From the listing that follows, extract every line and set it down unaltered.

___ DATA PROVIDED

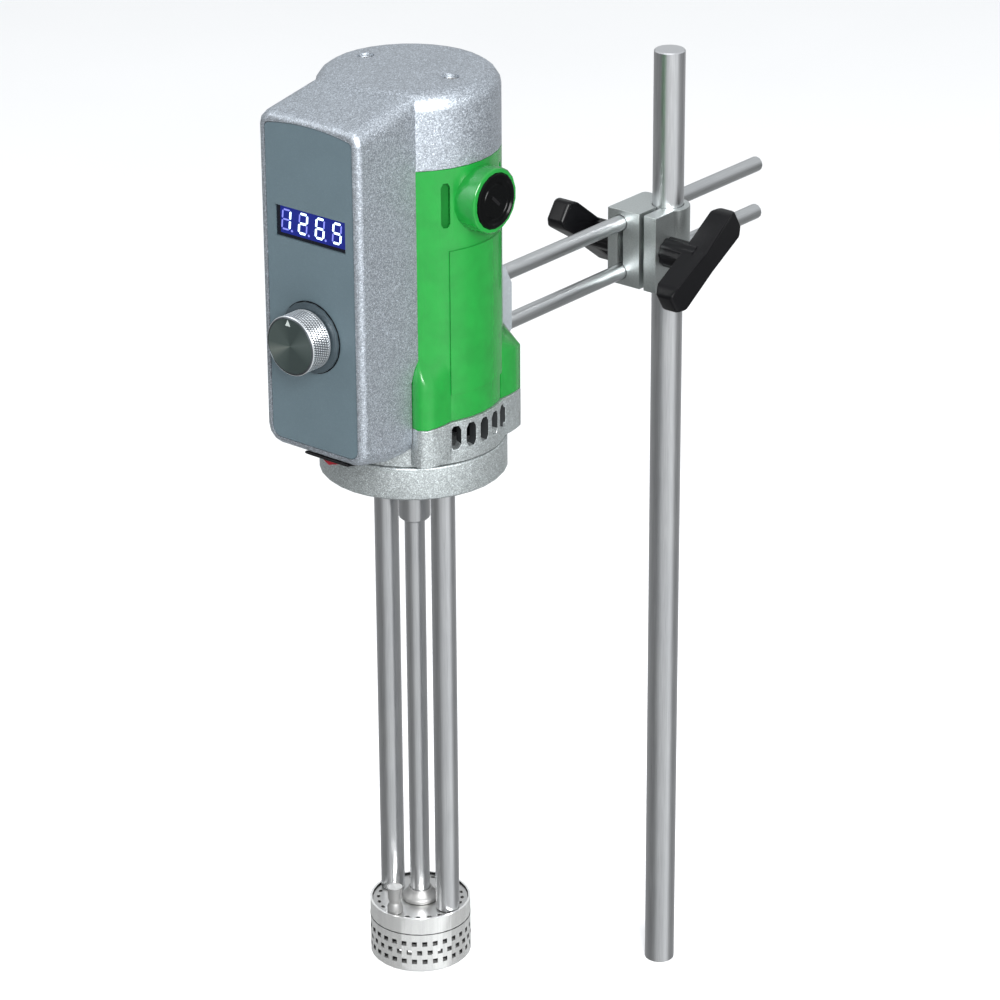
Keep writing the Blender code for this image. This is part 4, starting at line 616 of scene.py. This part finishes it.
def add_floor():
    """Pale floor that the polished parts don't mirror."""
    solid = bmesh.new()
    solid.faces.new([solid.verts.new((x * FLOOR_HALF, y * FLOOR_HALF, 0.0)) for x, y in CORNERS])
    mesh = bpy.data.meshes.new("studio_floor")
    solid.to_mesh(mesh)
    solid.free()
    floor = bpy.data.objects.new("studio_floor", mesh)
    bpy.context.scene.collection.objects.link(floor)
    finish = Finish("pale_floor", (0.9, 0.9, 0.9), 0.9)
    finish.colour(finish.ramp(finish.noise(300.0), (0.3, (0.9, 0.9, 0.9)), (0.7, (0.92, 0.92, 0.92))))
    mesh.materials.append(finish.material)
    floor.visible_glossy = False


def add_softbox(name, azimuth, elevation, distance, size, power):
    """Area light that looks at the foot of the motor from that direction."""
    data = bpy.data.lights.new(name, "AREA")
    data.shape = "RECTANGLE"
    data.size, data.size_y = size
    data.energy = power
    light = bpy.data.objects.new(name, data)
    direction = away(azimuth, elevation)
    light.location = spot(0.0, 0.0, 0.0) + direction * distance
    light.rotation_euler = direction.to_track_quat("Z", "Y").to_euler()
    bpy.context.scene.collection.objects.link(light)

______

[REPLY]:
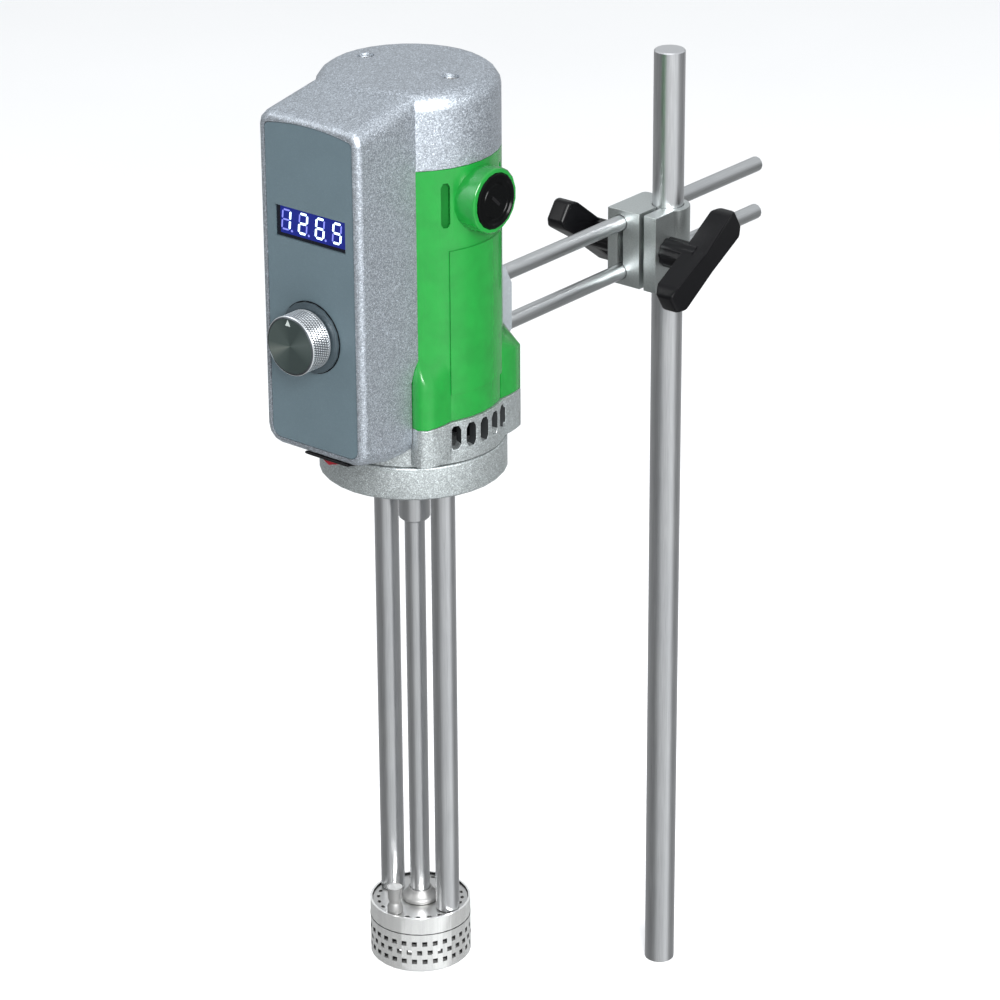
Keep writing the Blender code for this image. This is part 4, starting at line 616 of scene.py. This part finishes it.
def add_floor():
    """Pale floor that the polished parts don't mirror."""
    solid = bmesh.new()
    solid.faces.new([solid.verts.new((x * FLOOR_HALF, y * FLOOR_HALF, 0.0)) for x, y in CORNERS])
    mesh = bpy.data.meshes.new("studio_floor")
    solid.to_mesh(mesh)
    solid.free()
    floor = bpy.data.objects.new("studio_floor", mesh)
    bpy.context.scene.collection.objects.link(floor)
    finish = Finish("pale_floor", (0.9, 0.9, 0.9), 0.9)
    finish.colour(finish.ramp(finish.noise(300.0), (0.3, (0.9, 0.9, 0.9)), (0.7, (0.92, 0.92, 0.92))))
    mesh.materials.append(finish.material)
    floor.visible_glossy = False


def add_softbox(name, azimuth, elevation, distance, size, power):
    """Area light that looks at the foot of the motor from that direction."""
    data = bpy.data.lights.new(name, "AREA")
    data.shape = "RECTANGLE"
    data.size, data.size_y = size
    data.energy = power
    light = bpy.data.objects.new(name, data)
    direction = away(azimuth, elevation)
    light.location = spot(0.0, 0.0, 0.0) + direction * distance
    light.rotation_euler = direction.to_track_quat("Z", "Y").to_euler()
    bpy.context.scene.collection.objects.link(light)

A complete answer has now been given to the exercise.